Frequently Asked Questions
The oldest known examples in the region are estimated at 400 to 500 years. The Umshiang Double-Decker Root Bridge at Nongriat is thought to be approximately 150 to 200 years old and is still actively growing. Age is assessed from structural thickness and oral history, as no written construction records exist for any of the bridges.
Official figures vary. The UNESCO nomination covers 72 villages. Estimates of the total number of root bridges and living root structures (including ladders and platforms) range from around 100 to over 240 across the East Khasi Hills and West Jaintia Hills. The majority are in remote areas without tourist infrastructure and require a local guide to reach.
As of 2026, they are on UNESCO's Tentative List under the designation Jingkieng Jri Living Root Bridge Cultural Landscapes. This is the preliminary stage before formal nomination and inscription. The nomination covers 72 villages and was submitted in 2022. Full World Heritage status has not yet been conferred.

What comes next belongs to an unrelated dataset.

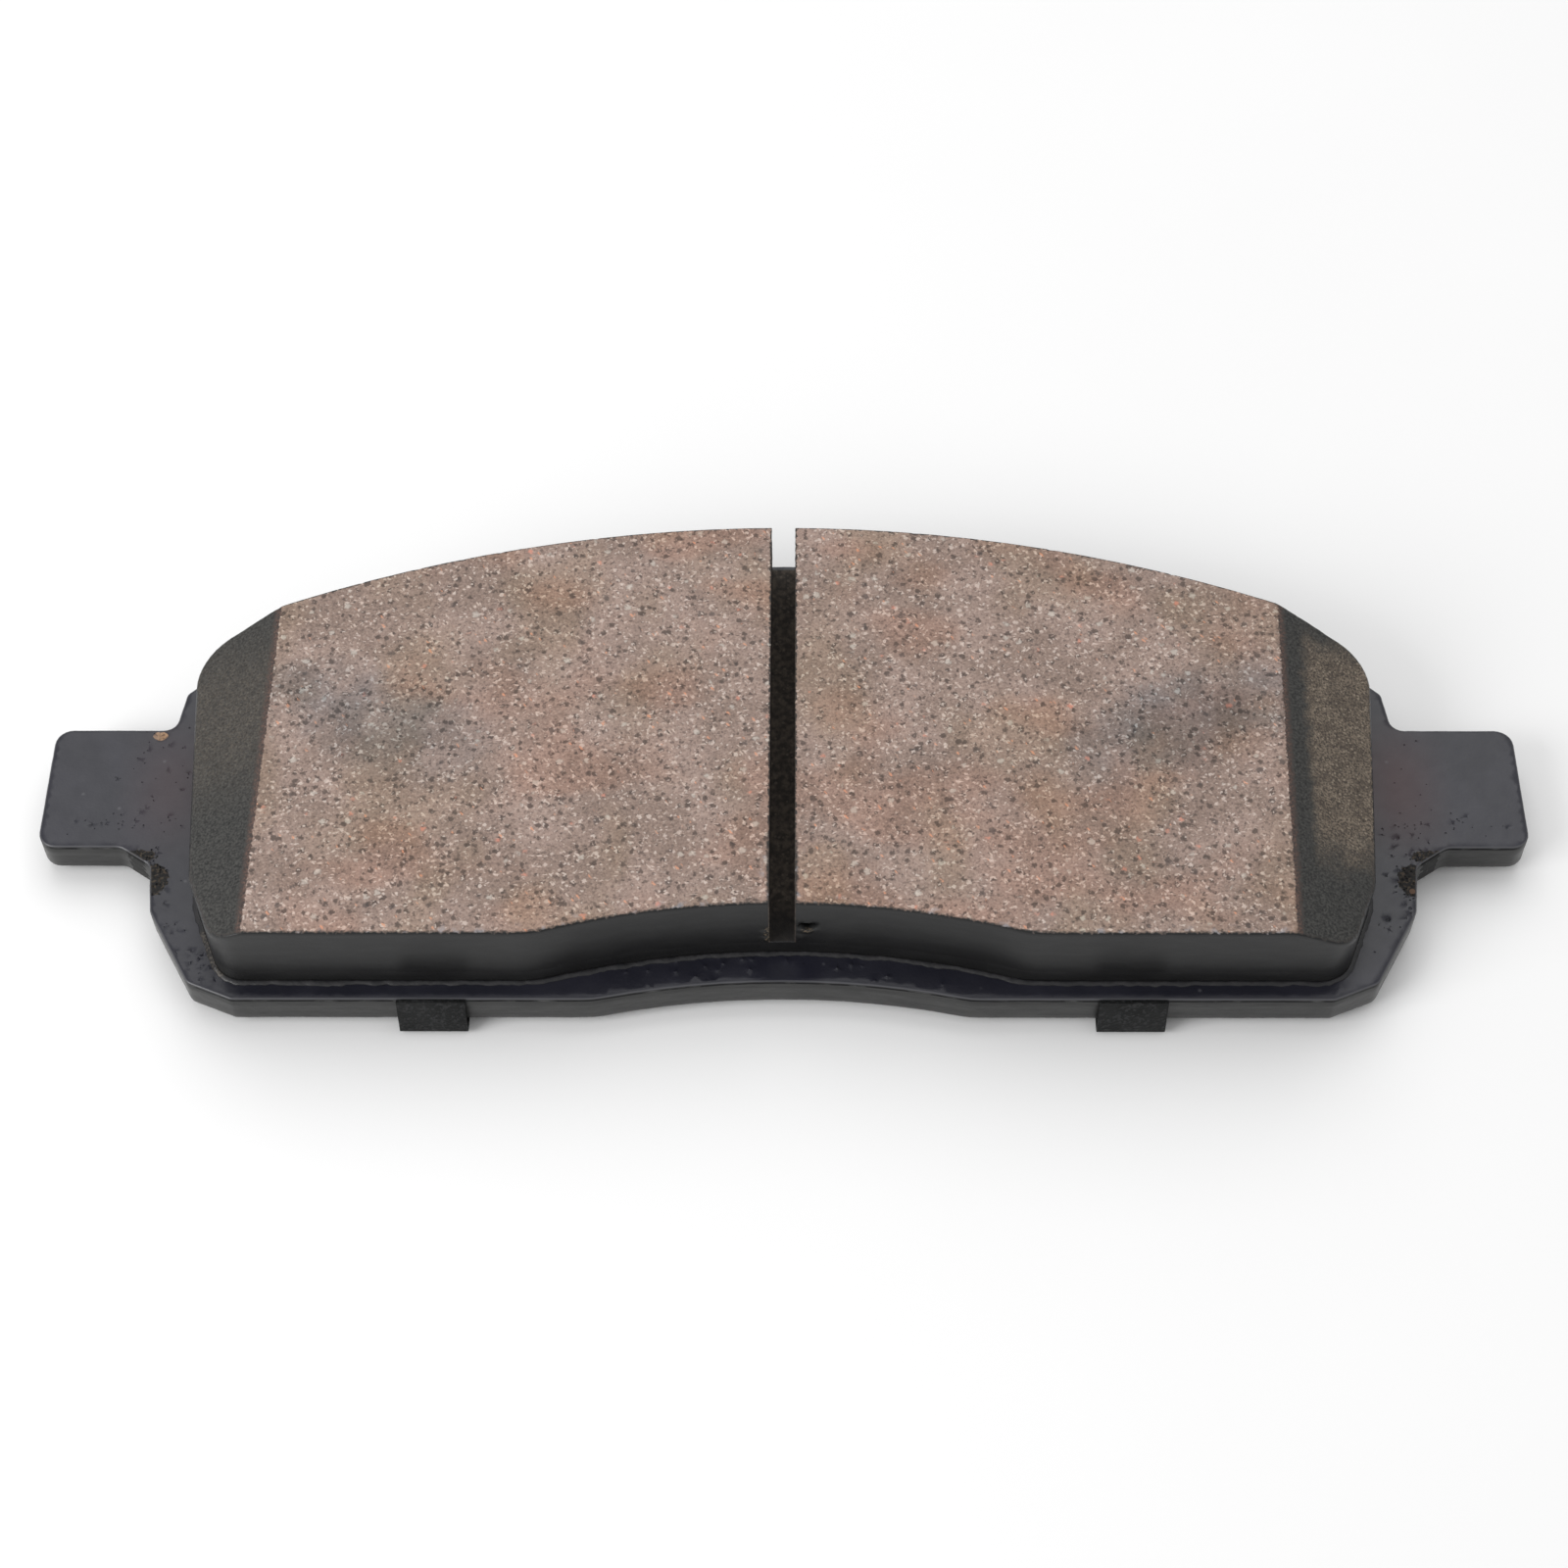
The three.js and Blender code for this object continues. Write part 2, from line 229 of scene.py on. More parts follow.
class Shell:
    """A closed body, built from rings of points and the flat caps between them, in mm."""

    def __init__(self):
        self.mesh = bmesh.new()

    def ring(self, loop, z):
        """Vertices along a loop. z is one height, or one for each point."""
        heights = np.broadcast_to(z, len(loop))
        return [self.mesh.verts.new((x, y, h)) for (x, y), h in zip(loop, heights)]

    def bridge(self, lower, upper):
        """Joins two rings with a band that faces outward, where the lower ring runs anticlockwise."""
        for i in range(len(lower)):
            j = (i + 1) % len(lower)
            self.mesh.faces.new((lower[i], lower[j], upper[j], upper[i]))

    def stack(self, rings):
        """Joins each ring to the next."""
        for lower, upper in zip(rings, rings[1:]):
            self.bridge(lower, upper)

    def cap(self, outer, holes, step, height=None, marks=(), lines=(), seed=1, up=True):
        """Fills inside the outer ring and around the holes with a mesh of about the given step."""
        rings = [outer, *holes]
        loops = [np.array([v.co.xy[:] for v in ring]) for ring in rings]
        edges, points = [], []
        for loop in loops:
            first = len(points)
            points += [Vector(p) for p in loop]
            edges += [(first + i, first + (i + 1) % len(loop)) for i in range(len(loop))]
        fixed = len(points)
        for line in lines:
            edges += [(len(points) + i, len(points) + i + 1) for i in range(len(line) - 1)]
            points += [Vector(p) for p in line]
        inner = interior(loops, step, marks, lines, seed)
        found, _, faces, origins, _, _ = delaunay_2d_cdt(
            points + [Vector(p) for p in inner], edges, [], 1, 1e-5, True
        )
        flat = np.array([p[:] for p in found])
        level = [v.co.z for ring in rings for v in ring]
        tops = height(flat) if height else np.full(len(flat), level[0])
        verts = []
        for p, z, sources in zip(flat, tops, origins):
            on_ring = [s for s in sources if s < fixed]
            verts.append(self.at(rings, on_ring[0]) if on_ring else self.mesh.verts.new((*p, z)))
        middles = np.array([flat[list(face)].mean(0) for face in faces])
        filled = inside(middles, loops[0])
        for loop in loops[1:]:
            filled &= ~inside(middles, loop)
        for face, wanted in zip(faces, filled):
            if wanted:
                corners = [verts[i] for i in (face if up else reversed(face))]
                self.mesh.faces.new(corners)

    @staticmethod
    def at(rings, index):
        """The vertex with this place in the rings, counted through them all."""
        for ring in rings:
            if index < len(ring):
                return ring[index]
            index -= len(ring)

    def finish(self, name, materials, sharp=38):
        """Makes the object. materials are (material, test) pairs; the last whose test holds is used."""
        mesh = bpy.data.meshes.new(name)
        self.mesh.normal_update()
        for face in self.mesh.faces:
            face.smooth = True
            middle = face.calc_center_median()
            for i, (_, test) in enumerate(materials):
                if test is None or test(middle, face.normal):
                    face.material_index = i
        self.mesh.transform(Matrix.Scale(MM, 4))
        self.mesh.to_mesh(mesh)
        self.mesh.free()
        for material, _ in materials:
            mesh.materials.append(material)
        mesh.set_sharp_from_angle(angle=math.radians(sharp))
        made = bpy.data.objects.new(name, mesh)
        bpy.context.scene.collection.objects.link(made)
        return made


GRID_SHAKE = 0.22  # how far a grid point may stray, in steps
MARK_RINGS = ((1, 10), (0.6, 8), (0.25, 4))  # share of a mark's radius, and how many points
MARK_SHAKE = 0.16  # how uneven a mark's outline is, as a share of its radius
CLEAR_OF_EDGE = 0.3  # in steps
CLEAR_OF_LINE = 0.35


def interior(loops, step, marks, lines, seed):
    """Points for the inside of a cap: an uneven grid, with rings of points around each mark."""
    low, high = loops[0].min(0), loops[0].max(0)
    draw = np.random.default_rng(seed)
    rows = np.arange(low[1], high[1], step * math.sqrt(3) / 2)
    columns = np.arange(low[0], high[0], step)
    grid = np.array([(x + step * 0.5 * (j % 2), y) for j, y in enumerate(rows) for x in columns])
    grid += draw.uniform(-GRID_SHAKE, GRID_SHAKE, grid.shape) * step
    for x, y, radius, _ in marks:
        grid = grid[np.hypot(grid[:, 0] - x, grid[:, 1] - y) > radius + step * CLEAR_OF_LINE]
    rings = [grid]
    for x, y, radius, _ in marks:
        for share, count in MARK_RINGS:
            turn = draw.uniform(0, 2 * math.pi)
            angle = turn + np.arange(count) * 2 * math.pi / count
            wobble = radius * share * (1 + draw.uniform(-MARK_SHAKE, MARK_SHAKE, count))
            rings.append(np.stack([x + wobble * np.cos(angle), y + wobble * np.sin(angle)], 1))
    points = np.concatenate(rings)
    points = points[inside(points, loops[0])]
    for hole in loops[1:]:
        points = points[~inside(points, hole)]
    for loop in loops:
        points = points[edge_distance(points, loop) > step * CLEAR_OF_EDGE]
    for line in lines:
        ahead = np.array(line)
        near = np.min(np.hypot(*(points[:, None] - ahead[None]).transpose(2, 0, 1)), axis=1)
        points = points[near > step * CLEAR_OF_LINE]
    return points


def marked(points, marks):
    """How far the marks lower the surface at each point."""
    drop = np.zeros(len(points))
    for x, y, radius, depth in marks:
        share = np.hypot(points[:, 0] - x, points[:, 1] - y) / radius
        drop += depth * np.clip(1 - share**2, 0, 1) ** 1.5
    return drop


def rough(point, size):
    """Smooth noise between about -1 and 1, whose lumps are about size mm across."""
    return noise.noise(Vector(point) / size)


def roughened(shell, amounts, share):
    """Sinks every vertex by noise. amounts are (lump size, height) pairs, and share scales them."""
    shell.mesh.normal_update()
    moves = []
    for vert in shell.mesh.verts:
        depth = sum(high * (1 + rough(vert.co, size)) for size, high in amounts)
        moves.append(vert.normal * depth * share(vert.co))
    for vert, move in zip(shell.mesh.verts, moves):
        vert.co -= move


def with_field(made, name, values):
    """Stores one number for each of the piece's vertices, for its material to read."""
    made.data.attributes.new(name, "FLOAT", "POINT").data.foreach_set("value", values)


def flat_points(made):
    """The piece's vertices seen from above, in mm."""
    points = np.empty(len(made.data.vertices) * 3)
    made.data.vertices.foreach_get("co", points)
    return points.reshape(-1, 3)[:, :2] / MM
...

The Nongriat double decker bridge and the Riwai bridge near Mawlynnong are accessible without a guide. The trail to Nongriat from Tyrna is well-marked. For all other bridges, particularly those in the Jaintia Hills, Pynursla area, or remote East Khasi Hills villages, a local guide is strongly recommended both for safety and for finding the bridges at all.
They are the same place. Sohra is the original Khasi name for the town. Cherrapunji is the anglicised name used during British colonial administration and still used in most tourist literature, weather records, and maps. Locals and the Meghalaya government increasingly use Sohra. Both refer to the same plateau town in the East Khasi Hills, approximately 1,300 metres above sea level.
A mature living root bridge can support the weight of 50 or more people simultaneously. The Umshiang Double-Decker Bridge handles dozens of visitors daily across both decks. The root structure gains strength over time as roots thicken and fuse further through inosculation. Some ancient examples are estimated to be structurally more reliable today than they were fifty years ago.